— START RECORD LIST —

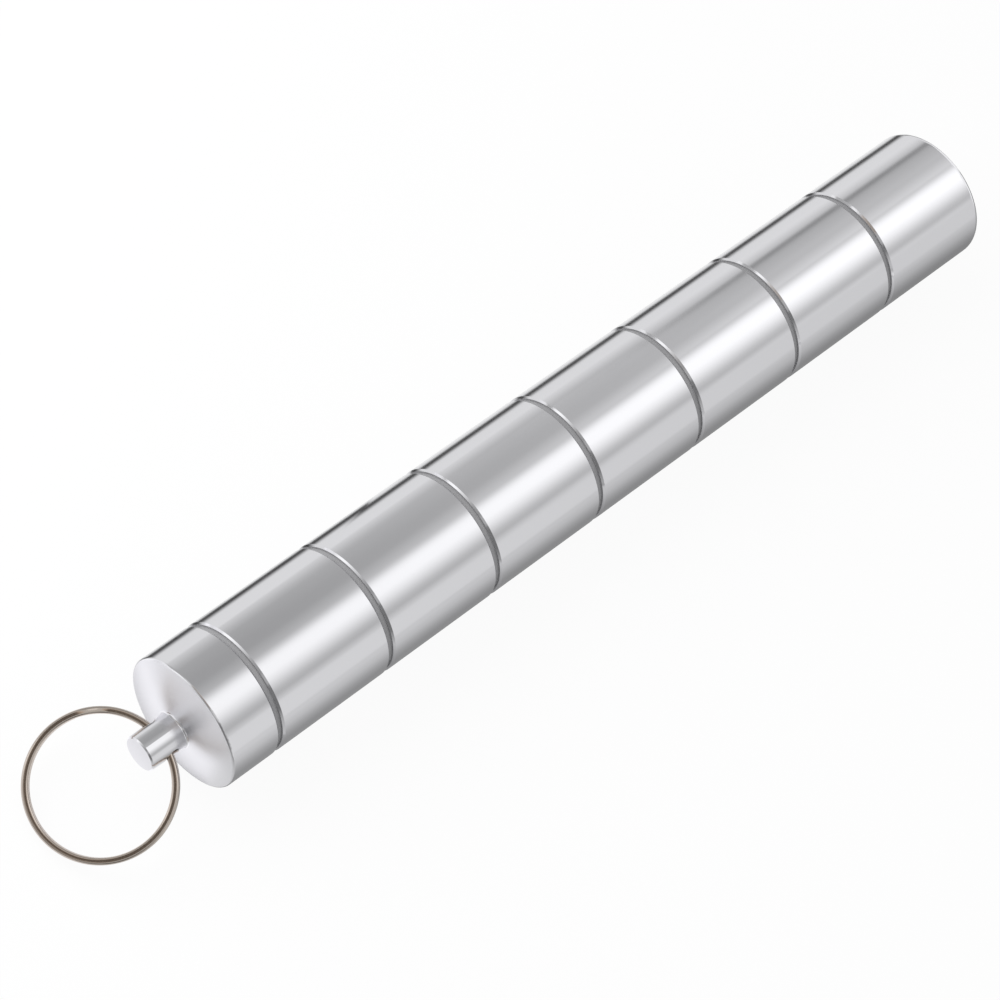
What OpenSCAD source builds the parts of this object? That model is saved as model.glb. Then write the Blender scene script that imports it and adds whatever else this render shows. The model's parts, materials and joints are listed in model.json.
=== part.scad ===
// Weekly pill box: a cap and seven turned compartments that screw end to end, sealed by
// rubber rings, with a split key ring through a post on the cap.
// The box lies on its side with the key ring resting on the same surface.
// X runs along the box from the cap to the far end, Z is up, and the origin lies on the
// surface below the middle of the whole length.

/* [Body] */
// Number of compartments, one for each day
day_count = 7; // [2:1:10]
// Outer diameter of the cap and the compartments
body_d = 20; // [19.6:0.1:24]
// Length of a compartment's outer shell
shell_len = 18.9; // [16:0.1:40]
// Bore of a compartment
bore_d = 14; // [10:0.1:14.4]
// Round at the foot of a compartment's bore
bore_round = 1; // [0.4:0.1:2]
// Thickness of the floor between a compartment and the socket under it
floor_t = 1.3; // [0.8:0.1:3]
// Thickness of the closed far end
end_wall = 1.8; // [1.2:0.1:4]
// Round of the far end's edge
end_round = 1; // [0.4:0.1:1.6]
// Chamfer on the edges of the shells
edge_chamfer = 0.25; // [0.05:0.05:0.35]

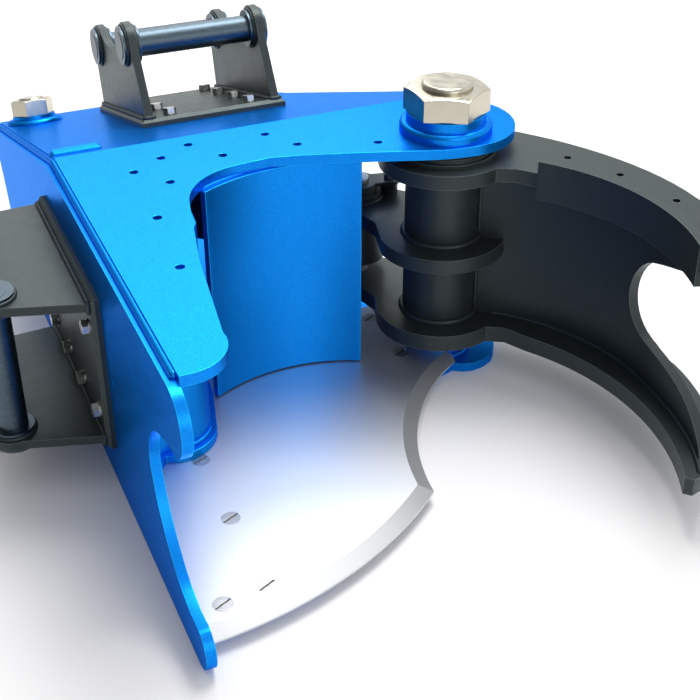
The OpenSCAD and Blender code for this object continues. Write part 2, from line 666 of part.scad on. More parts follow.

— END RECORD LIST —

[WHAT YOU NEED TO DO]: Extract all lines as given.

[SOLUTION FOR THIS TASK]:
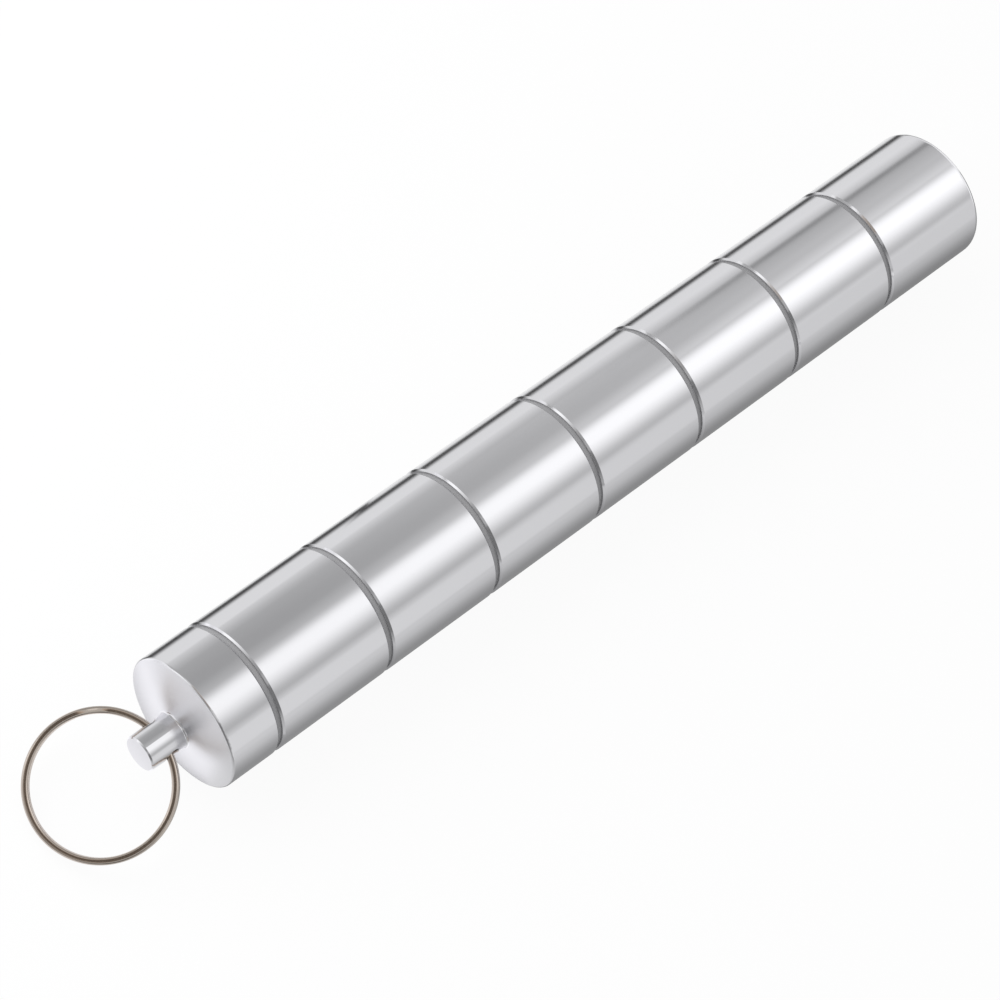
What OpenSCAD source builds the parts of this object? That model is saved as model.glb. Then write the Blender scene script that imports it and adds whatever else this render shows. The model's parts, materials and joints are listed in model.json.
=== part.scad ===
// Weekly pill box: a cap and seven turned compartments that screw end to end, sealed by
// rubber rings, with a split key ring through a post on the cap.
// The box lies on its side with the key ring resting on the same surface.
// X runs along the box from the cap to the far end, Z is up, and the origin lies on the
// surface below the middle of the whole length.

/* [Body] */
// Number of compartments, one for each day
day_count = 7; // [2:1:10]
// Outer diameter of the cap and the compartments
body_d = 20; // [19.6:0.1:24]
// Length of a compartment's outer shell
shell_len = 18.9; // [16:0.1:40]
// Bore of a compartment
bore_d = 14; // [10:0.1:14.4]
// Round at the foot of a compartment's bore
bore_round = 1; // [0.4:0.1:2]
// Thickness of the floor between a compartment and the socket under it
floor_t = 1.3; // [0.8:0.1:3]
// Thickness of the closed far end
end_wall = 1.8; // [1.2:0.1:4]
// Round of the far end's edge
end_round = 1; // [0.4:0.1:1.6]
// Chamfer on the edges of the shells
edge_chamfer = 0.25; // [0.05:0.05:0.35]

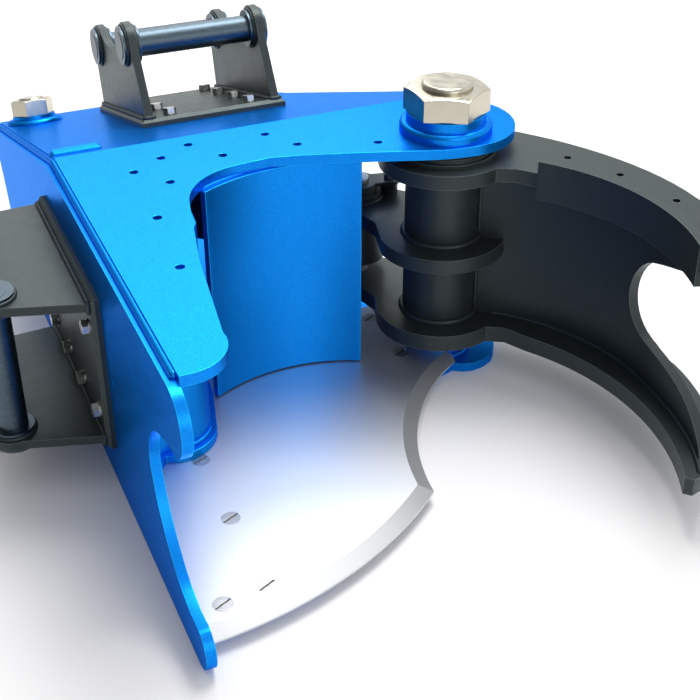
The OpenSCAD and Blender code for this object continues. Write part 2, from line 666 of part.scad on. More parts follow.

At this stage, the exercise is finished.